| Stated exercise |
Every line from the first one to the line containing "self.tree = tree" should be echoed exactly; leave out the rest.

- - - - -

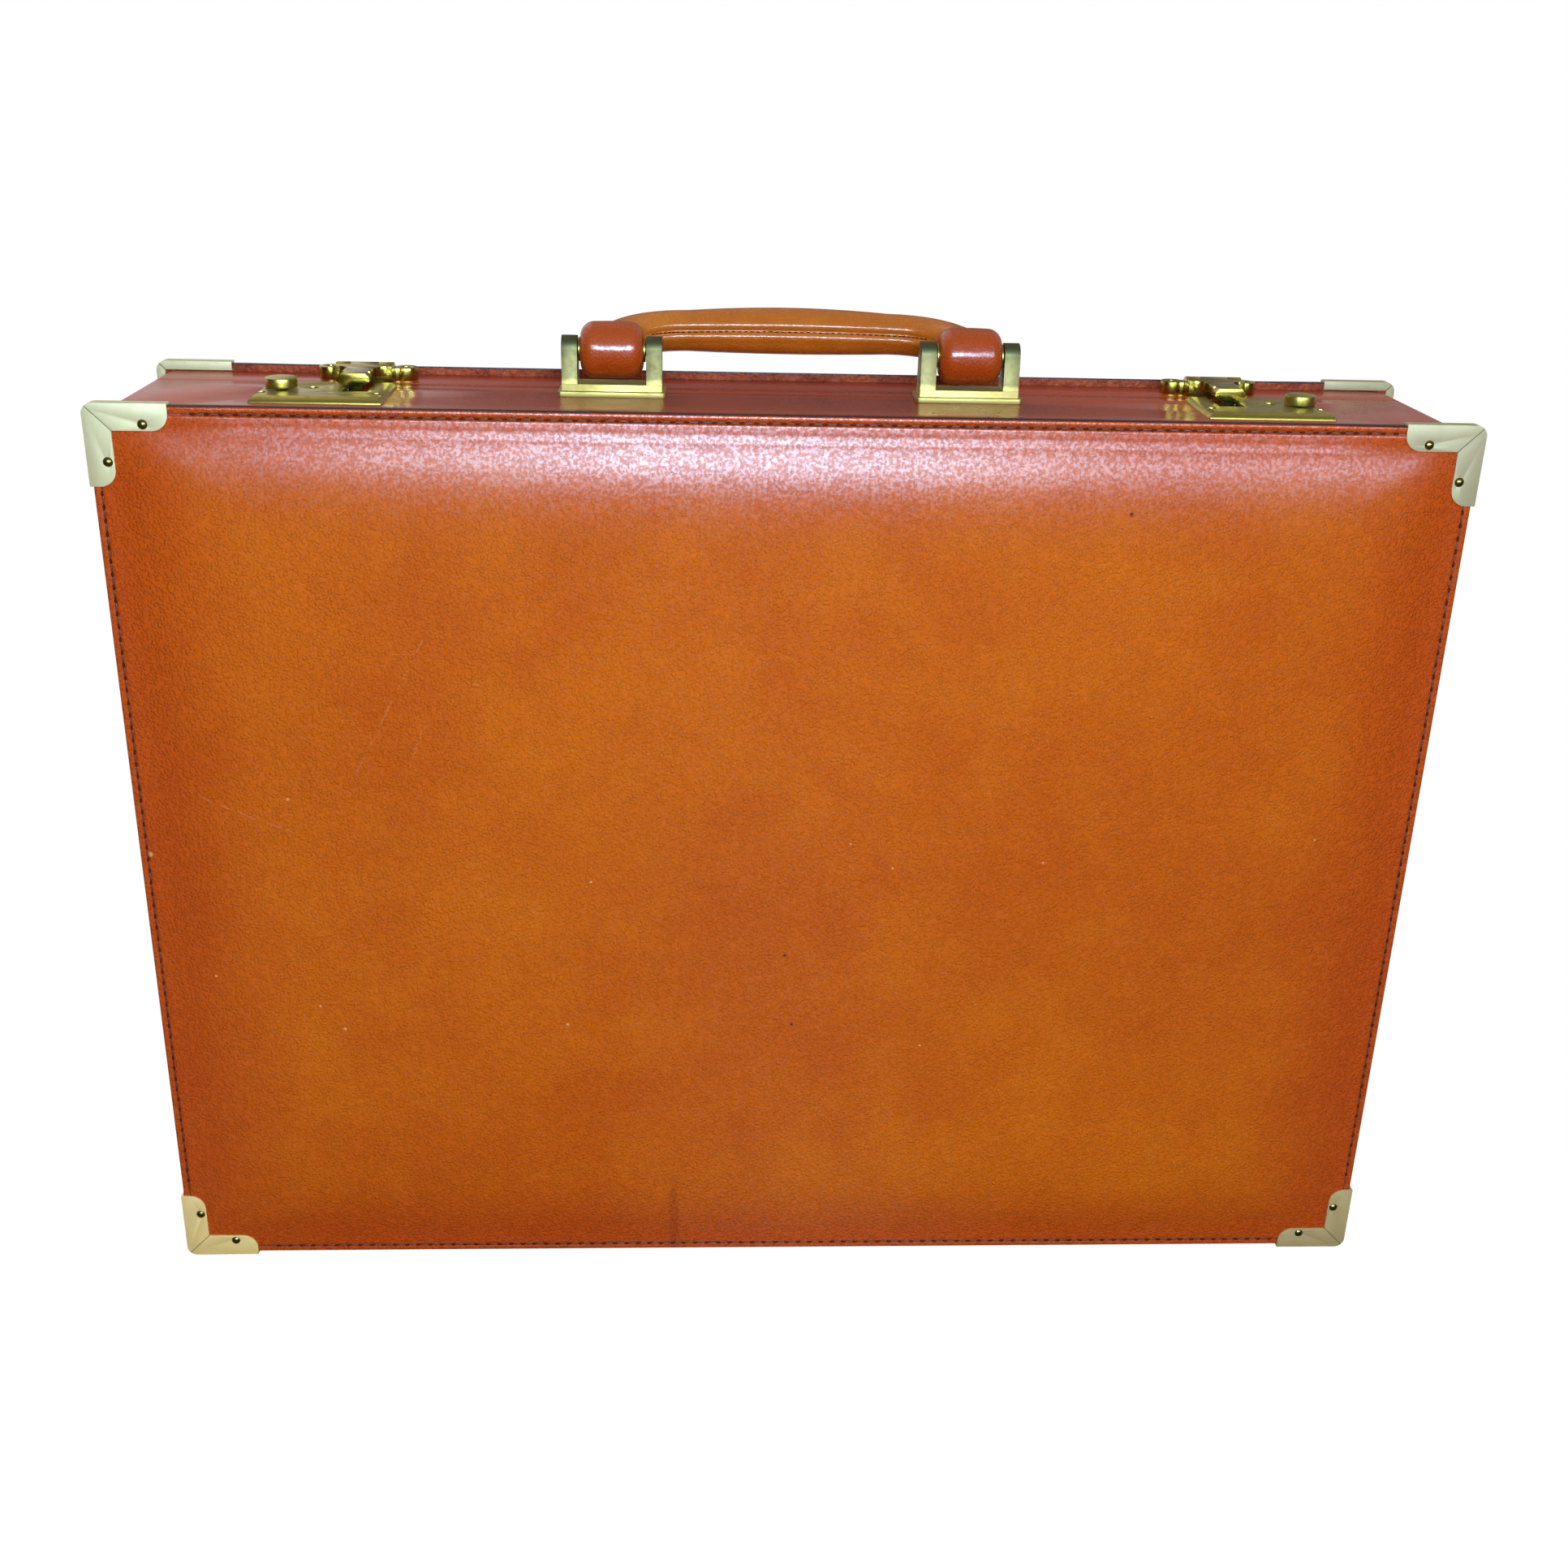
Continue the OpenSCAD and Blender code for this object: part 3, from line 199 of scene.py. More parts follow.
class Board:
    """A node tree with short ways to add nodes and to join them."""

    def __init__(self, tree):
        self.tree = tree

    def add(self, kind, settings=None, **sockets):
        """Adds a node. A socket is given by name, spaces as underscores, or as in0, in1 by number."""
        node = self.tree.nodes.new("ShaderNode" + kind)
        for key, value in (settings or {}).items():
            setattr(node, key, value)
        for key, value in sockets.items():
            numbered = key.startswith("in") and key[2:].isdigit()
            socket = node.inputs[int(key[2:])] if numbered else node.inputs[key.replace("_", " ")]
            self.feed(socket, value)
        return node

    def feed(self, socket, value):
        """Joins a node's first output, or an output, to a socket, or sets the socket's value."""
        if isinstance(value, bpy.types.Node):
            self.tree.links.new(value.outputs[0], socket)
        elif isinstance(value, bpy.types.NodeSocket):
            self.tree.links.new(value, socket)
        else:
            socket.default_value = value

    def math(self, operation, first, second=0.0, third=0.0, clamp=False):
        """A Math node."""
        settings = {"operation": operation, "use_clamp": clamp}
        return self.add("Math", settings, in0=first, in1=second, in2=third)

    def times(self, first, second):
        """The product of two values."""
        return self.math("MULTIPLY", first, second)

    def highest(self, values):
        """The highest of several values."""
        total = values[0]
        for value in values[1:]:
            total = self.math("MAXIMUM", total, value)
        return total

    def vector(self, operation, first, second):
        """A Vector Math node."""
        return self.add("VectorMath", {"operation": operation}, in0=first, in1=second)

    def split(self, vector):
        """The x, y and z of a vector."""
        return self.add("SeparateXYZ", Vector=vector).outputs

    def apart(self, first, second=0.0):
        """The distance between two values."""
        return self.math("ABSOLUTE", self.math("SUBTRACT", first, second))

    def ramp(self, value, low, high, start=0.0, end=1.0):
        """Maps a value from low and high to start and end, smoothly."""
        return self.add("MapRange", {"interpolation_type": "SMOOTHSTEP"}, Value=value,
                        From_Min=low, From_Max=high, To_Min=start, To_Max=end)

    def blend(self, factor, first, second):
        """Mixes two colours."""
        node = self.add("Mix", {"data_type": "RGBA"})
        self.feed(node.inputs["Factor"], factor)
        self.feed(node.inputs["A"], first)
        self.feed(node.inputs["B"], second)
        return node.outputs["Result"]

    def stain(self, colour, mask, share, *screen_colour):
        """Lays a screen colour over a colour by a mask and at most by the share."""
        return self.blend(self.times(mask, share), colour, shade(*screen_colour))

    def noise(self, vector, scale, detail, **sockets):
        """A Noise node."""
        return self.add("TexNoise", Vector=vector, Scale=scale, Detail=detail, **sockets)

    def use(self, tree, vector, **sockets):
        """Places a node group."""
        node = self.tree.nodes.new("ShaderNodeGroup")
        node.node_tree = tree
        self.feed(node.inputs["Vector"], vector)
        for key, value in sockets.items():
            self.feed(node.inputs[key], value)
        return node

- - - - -

| Answer to the exercise |
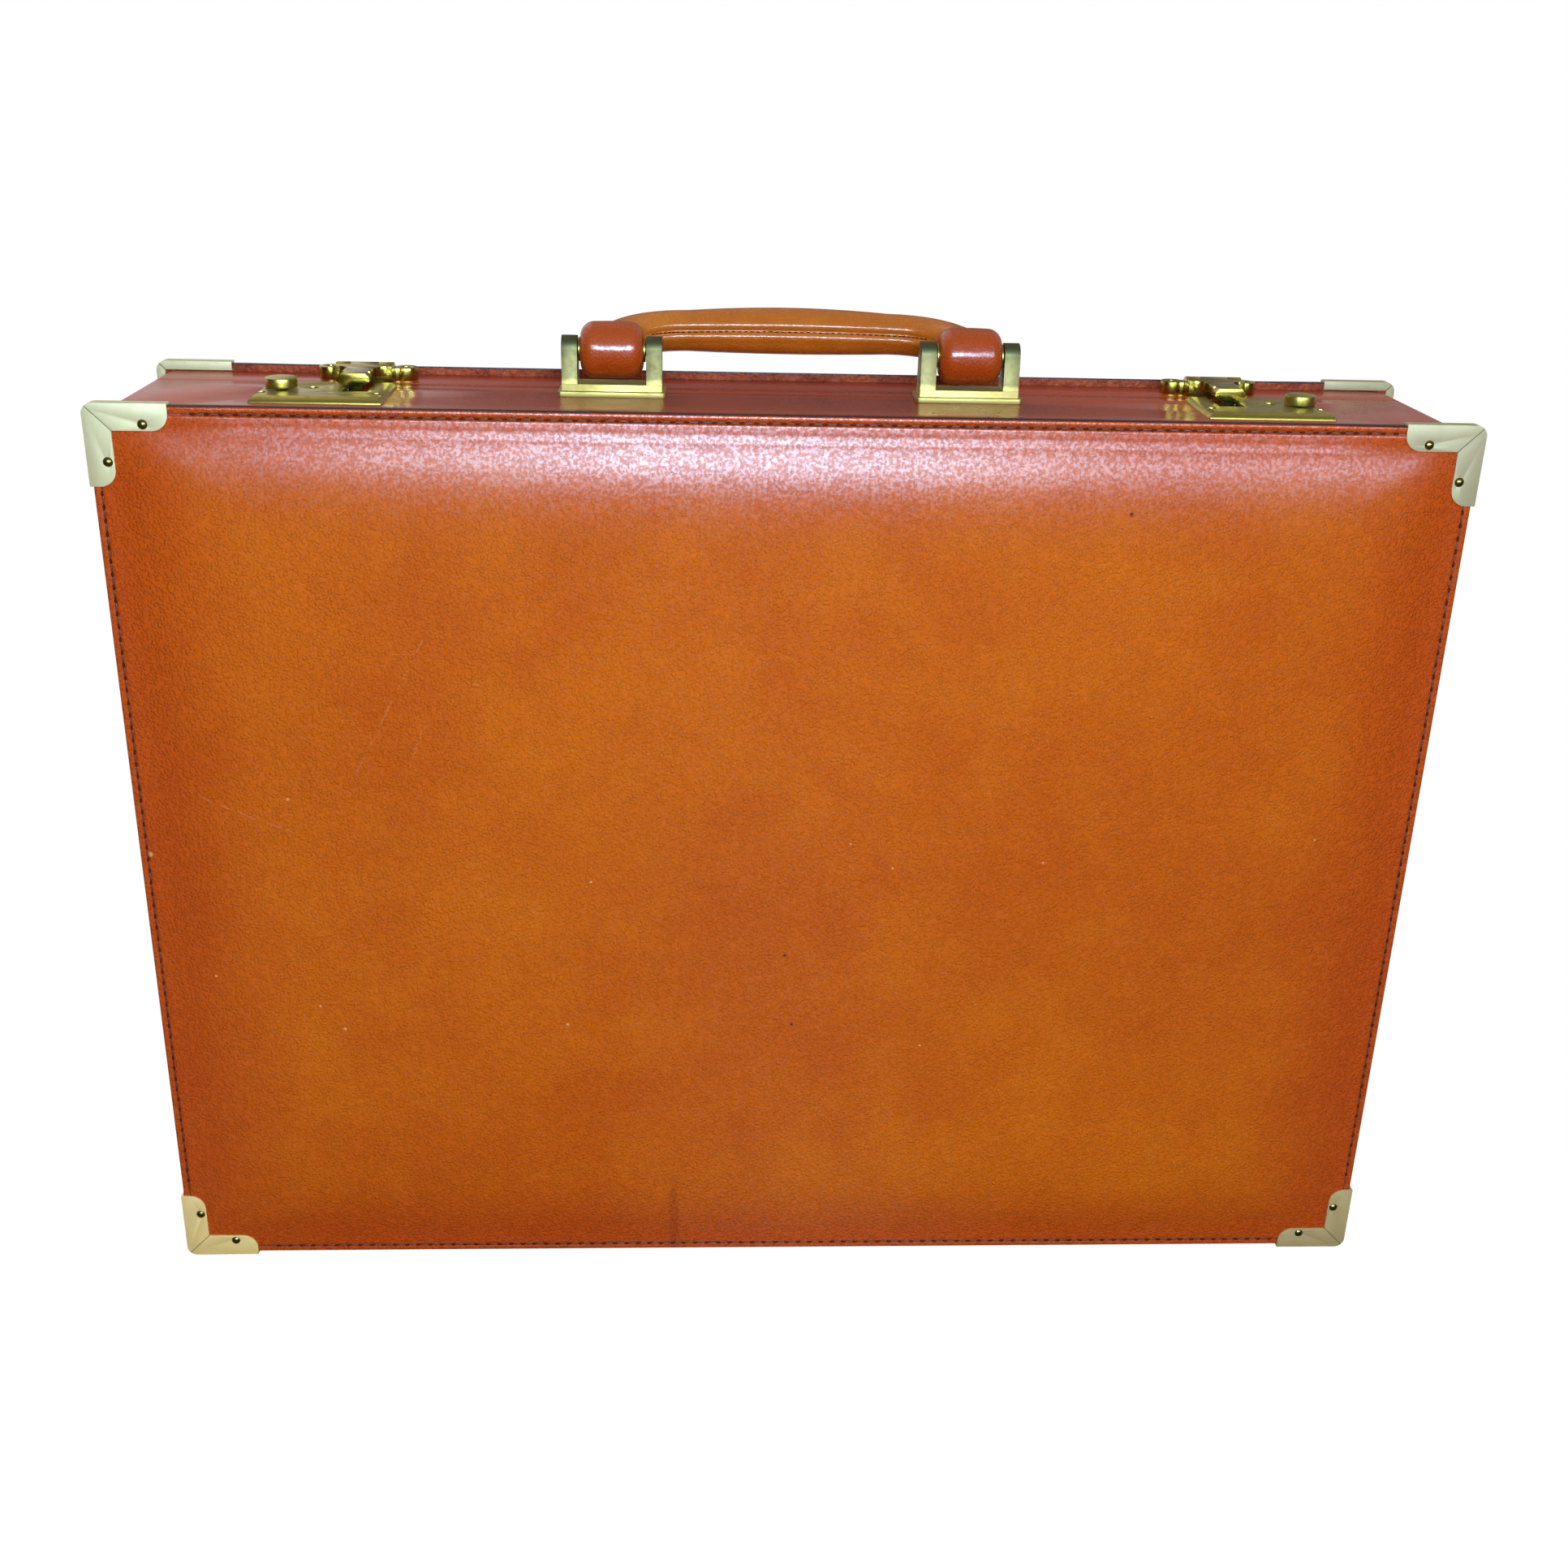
Continue the OpenSCAD and Blender code for this object: part 3, from line 199 of scene.py. More parts follow.
class Board:
    """A node tree with short ways to add nodes and to join them."""

    def __init__(self, tree):
        self.tree = tree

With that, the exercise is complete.